The new plan and the easement, however, did not sway the state’s position. On February 4, the Department of Conservation issued another letter stating the proposal violated the provisions of the act.
“The proposed subdivision of contracted land has no relevance to the existing commercial agricultural use of the land: therefore, the imminent residential development which will follow this subdivision cannot be considered incidental. …[T]he department finds the proposed subdivision inconsistent with the Williamson Act and the Subdivision Map Act,” read the letter.
At their hearing the following day, the county’s planning commission approved the tentative map for the development, the last step before moving it on to the board of supervisors. Their approval came without considering the state’s opinion. Timing, says Alex Bell, a spokesperson for the county’s planning and development services department, was to blame for that.
Says Bell, “The letter from the State Division of Land Resource Protection was received by County Planning & Development Services on February 8, 2016, three days after the February 5, 2016 planning commission meeting.
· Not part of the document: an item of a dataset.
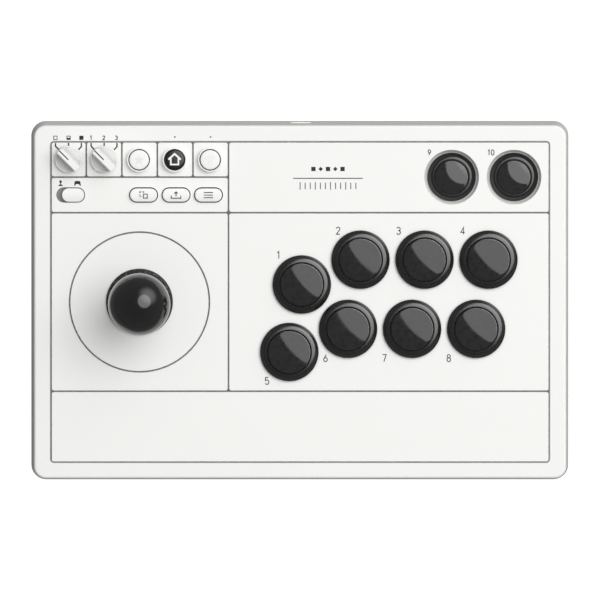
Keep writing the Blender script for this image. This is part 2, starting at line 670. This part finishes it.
pen = key_pen("menu_button", SMALL_TOP, sunk=0.3)
for y in (-1.42, 0, 1.42):
    pen.stroke([(-2.55, y), (2.55, y)], width=0.52)
pen.finish("menu_mark", INK_SOFT, "menu_key", "key_white")

pen = key_pen("star_button", ROUND_TOP, sunk=0.12)
star = []
for i in range(10):
    radius = 1.25 if i % 2 else 2.9
    angle = math.radians(90 + 36 * i)
    star.append((radius * math.cos(angle), radius * math.sin(angle)))
pen.prism(star)
pen.finish("star_mark", INK_PALE, "star_key", "key_white")

pen = key_pen("profile_button", ROUND_TOP, sunk=0.12)
for x, y in ((-1.35, 1.0), (1.35, 1.0), (0, -1.5)):
    pen.stroke(ring(x, y, 0.95, 0.95, 18), width=0.4, closed=True)
pen.finish("profile_mark", INK_PALE, "profile_key", "key_white")

# a house: roof and walls
pen = key_pen("home_button", ROUND_TOP, sunk=0.2)
pen.stroke([(-3.5, 0.15), (0, 3.35), (3.5, 0.15)], width=1.0)
pen.stroke([(-2.15, 0.9), (-2.15, -2.6), (2.15, -2.6), (2.15, 0.9)], width=0.85, raised=-0.002)
pen.finish("home_mark", INK_WHITE, "home_key", "key_white")

# ink in the knobs' pointer grooves
pointer = Vector((-1, 1)).normalized()
for side in ("left", "right"):
    low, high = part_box(side + "_knob")
    x, y = ((low[i] + high[i]) / 2 / MM for i in range(2))
    top = high[2] / MM
    pen = Pen(top - 0.29, top - 0.12, x, y)
    pen.stroke([(pointer.x * r, pointer.y * r) for r in (0.1, 7.25)], width=0.5)
    pen.finish(side + "_pointer_ink", INK, side + "_dial", "key_white")


# ------------------------------------------------------------------ floor
def floor_material():
    """White to the camera, grey to other rays, see-through from below."""
    mat = Material("floor_white")
    is_camera = mat.node("ShaderNodeLightPath").outputs["Is Camera Ray"]
    tone = mat.mix(mat.noise(1.2), grey(0.22), grey(0.26))
    matte = mat.first("ShaderNodeBsdfDiffuse", {"Color": tone})
    seen = mat.first("ShaderNodeAddShader", {
        0: mat.first("ShaderNodeBsdfDiffuse", {"Color": grey(0.30)}),
        1: mat.first("ShaderNodeEmission", {"Color": grey(1), "Strength": 0.98})})
    # the patch under the object gives back a little light, so the underside reads from below
    place = mat.split(mat.coords["Object"])
    near_x, near_y = (
        mat.math("LESS_THAN", mat.math("ABSOLUTE", place[axis], 0.0), half_size)
        for axis, half_size in (("X", 0.146), ("Y", 0.096)))
    strength = mat.math("MULTIPLY", mat.math("MULTIPLY", near_x, near_y), 1.1)
    fill = mat.first("ShaderNodeEmission", {"Strength": strength})
    lit = mat.first("ShaderNodeAddShader", {0: matte, 1: fill})
    front = mat.first("ShaderNodeMixShader", {0: is_camera, 1: lit, 2: seen})
    clear = mat.first("ShaderNodeBsdfTransparent")
    mat.surface(mat.first("ShaderNodeMixShader", {
        0: mat.geometry("Backfacing"), 1: front, 2: clear}))
    return mat.data


def floor(half_side=14, drop=0.0002):
    data = bpy.data.meshes.new("floor")
    corners = rect(-half_side, -half_side, half_side, half_side)
    data.from_pydata([(x, y, 0) for x, y in corners], [], [(0, 1, 2, 3)])
    plane = bpy.data.objects.new("floor", data)
    plane.location.z = -drop
    bpy.context.scene.collection.objects.link(plane)
    data.materials.append(floor_material())


floor()


# ------------------------------------------------------------------ light
def aim(off_zenith, azimuth):
    """Unit vector; degrees from +Z, and from +X towards +Y."""
    tilt, turn = math.radians(off_zenith), math.radians(azimuth)
    return Vector((math.sin(tilt) * math.cos(turn), math.sin(tilt) * math.sin(turn),
                   math.cos(tilt)))


# world brightness as matte surfaces see it: the two sides, the ceiling and the glow
DIM_SIDE, LIT_SIDE, CEILING, GLOW_SOFT = 0.02, 0.23, 0.71, 1.1
# and as reflections see it: at the horizon, overhead and in the glow
MIRROR_LOW, MIRROR_HIGH, GLOW_MIRROR = 0.26, 0.16, 2.0


def studio_world():
    """A dim room, a bright ceiling and one broad soft glow high towards +X +Y."""
    scene = bpy.context.scene
    world = scene.world or bpy.data.worlds.new("studio")
    scene.world = world
    world.use_nodes = True
    sky = Nodes(world.node_tree, "ShaderNodeOutputWorld")
    rays = sky.node("ShaderNodeLightPath").outputs
    view = sky.coords["Generated"]
    up = sky.math("MAXIMUM", sky.split(view)["Z"], 0.0)

    def toward(direction):
        return sky.dot(view, direction.normalized())

    spot = sky.ramp(toward(aim(50, 46)), (math.cos(math.radians(41)), 1.0),
                    interpolation="SMOOTHSTEP")
    glow = sky.math("POWER", spot, 1.6)
    sides = sky.ramp(toward(Vector((0.75, 0.66, 0))), (-1.0, 1.0), (DIM_SIDE, LIT_SIDE))
    slope = sky.ramp(toward(Vector((0.9, 0.44, 0))), (-1.0, 1.0),
                     (CEILING * 0.72, CEILING * 1.28))
    ceiling = sky.math("MULTIPLY", sky.math("MULTIPLY", up, up), slope)
    soft = sky.math("ADD", sky.math("ADD", sides, ceiling),
                    sky.math("MULTIPLY", glow, GLOW_SOFT))
    mirror = sky.math("ADD", sky.ramp(up, (0.0, 0.9), (MIRROR_LOW, MIRROR_HIGH)),
                      sky.math("MULTIPLY", glow, GLOW_MIRROR))
    colour = sky.mix(rays["Is Glossy Ray"], soft, mirror)
    colour = sky.mix(rays["Is Camera Ray"], colour, grey(1.05))
    colour = sky.mix(1.0, colour, (1.0, 1.0, 0.99), "MULTIPLY")
    sky.surface(sky.first("ShaderNodeBackground", {"Color": colour}))


studio_world()


def disk_light(name, back, distance, half_angle, radiance, glossy=True):
    """A round soft box in direction back from the deck's centre, aimed at it."""
    radius = distance * math.tan(math.radians(half_angle))
    data = bpy.data.lights.new(name, "AREA")
    data.shape = "DISK"
    data.size = 2 * radius
    data.energy = radiance * math.pi * math.pi * radius * radius
    light = bpy.data.objects.new(name, data)
    light.location = Vector((0, 0, DECK * MM)) + back * distance
    light.rotation_mode = "QUATERNION"
    light.rotation_quaternion = (-back).to_track_quat("-Z", "Y")
    light.visible_camera = False
    light.visible_glossy = glossy
    bpy.context.scene.collection.objects.link(light)


disk_light("key_softbox", aim(23, 38), distance=3.0, half_angle=24, radiance=2.6)
disk_light("near_fill", aim(40, 35), distance=0.75, half_angle=12, radiance=1.2, glossy=False)


# ------------------------------------------------------------------ camera
VIEW_WIDTH = 0.3373  # width seen at the deck, m
TARGET = Vector((-0.00003, 0.00112, DECK * MM))
TILT_X, TILT_Y = -0.1, 2.1  # lean of the line of sight off the vertical, degrees


def camera():
    """A very long lens looking almost straight down, +Y up in the picture."""
    scene = bpy.context.scene
    data = bpy.data.cameras.new("camera")
    data.lens, data.sensor_width = 1600, 36
    data.clip_start, data.clip_end = 0.1, 100
    eye = bpy.data.objects.new("camera", data)
    scene.collection.objects.link(eye)
    back = Vector((math.sin(math.radians(TILT_X)), math.sin(math.radians(TILT_Y)), 0))
    back.z = math.sqrt(1 - back.length_squared)
    right = Vector((0, 1, 0)).cross(back).normalized()
    eye.location = TARGET + back * (VIEW_WIDTH / data.sensor_width * data.lens)
    eye.rotation_mode = "QUATERNION"
    axes = Matrix((right, back.cross(right), back)).transposed()
    eye.rotation_quaternion = axes.to_quaternion()
    scene.camera = eye
    scene.view_settings.view_transform = "Standard"
    scene.view_settings.look = "None"


camera()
The county was not aware of this letter by the at the time.”
When asked why staff did not seek the state’s opinion before the planning commission meeting, Bell said, “It is not the planning commission’s duty to check with state departments. It is staff’s responsibility to ensure adequate [environmental] documentation and project consistency with all applicable local, regional and state laws. The Division of Land Resource Protection was sent the draft [environmental impact report] for review in the summer of 2013. Comments were not received from the [state] during that review period.”
Julian Action Committee
Opposition to the development intensified in the days and weeks after the hearing. The group, calling itself the Julian Action Committee, obtained copies of the state’s letter and began to pass it around to county staff, residents, and outside preservation groups.